China has several hundred thousand troops on the border with North Korea. They are not going to invade, as far as we know, and its more than are needed to stop the refugee flow. The reason they have them there is the North Korean Army started making armed exursions into China to rob banks and steal whatever they could get their hands on stay alive. That is how desparate things are there. The whole place is going to implode at some point in what promises to be one of the strangest, tragic, comic events of the century. rumor is that North Korean agents in China are selling everything they have and trying to stockpile cash. The secret police know that trouble is coming before anyone else. So, God willing it will be soon.
Isildur,
One must take the writer's comments within the context of his
experience. North Korea is an overwhelmingly scary and beautiful
place, and comments must be reserved or ironically expressed with
an unspoken truthfulness.
The Great Leader spares no expense to find the best pizza makers in
the world. Do you understand? There is a fine line between blissful
ignorance and the instinct for self-preservation. I shall say no
more.
I'd like to see an article titled "I Killed Kim Jong-Il."
Okay, so maybe I do need to stop watching so many "Cold Case Files"
on A&E.
I was in Seoul 3 years ago and virtually everybody I spoke with
favored unification. They even frowned upon our (i.e. westerners)
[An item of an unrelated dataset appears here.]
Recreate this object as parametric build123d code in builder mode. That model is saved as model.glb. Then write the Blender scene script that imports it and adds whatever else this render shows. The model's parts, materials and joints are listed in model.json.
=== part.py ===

out-of-habit use of referring to the two countries as separate,
North and South. It was just Korea.
Praying for a quiet NK regime death...
What's up with the new posting policy? Sorry for the double
post.
Pigwiggle, did you use the pointy parentheses (HTML-style
parentheses) in whatever it was you were trying to post? I've had a
few posts edited, too...I wasn't sure if it was due to content
(which some error-page led me to believe), or if had some
correlation with me using those pointy parentheses. Does anyone
else here know? I would be shocked and dismayed to learn that
Reason had a posting policy for content....
I'd like to see an article titled "I Killed Kim
Jong-Il."
Douglas Flecher - LMAO!
"Pigwiggle, did you use the pointy parentheses (HTML-style
parentheses) in whatever it was you were trying to post? I've had a
few posts edited, too...I wasn't sure if it was due to content ...
"
No, I thought it was my indecent email address, noyb@fuckyou.com .
Perhaps H&R is getting spammed by someone with a similar
dislike for the email requirement.
the North Korean Army started making armed exursions into
China to rob banks and steal whatever they could get their hands on
stay alive.
Um, really, John? Do you have any links for more info on this?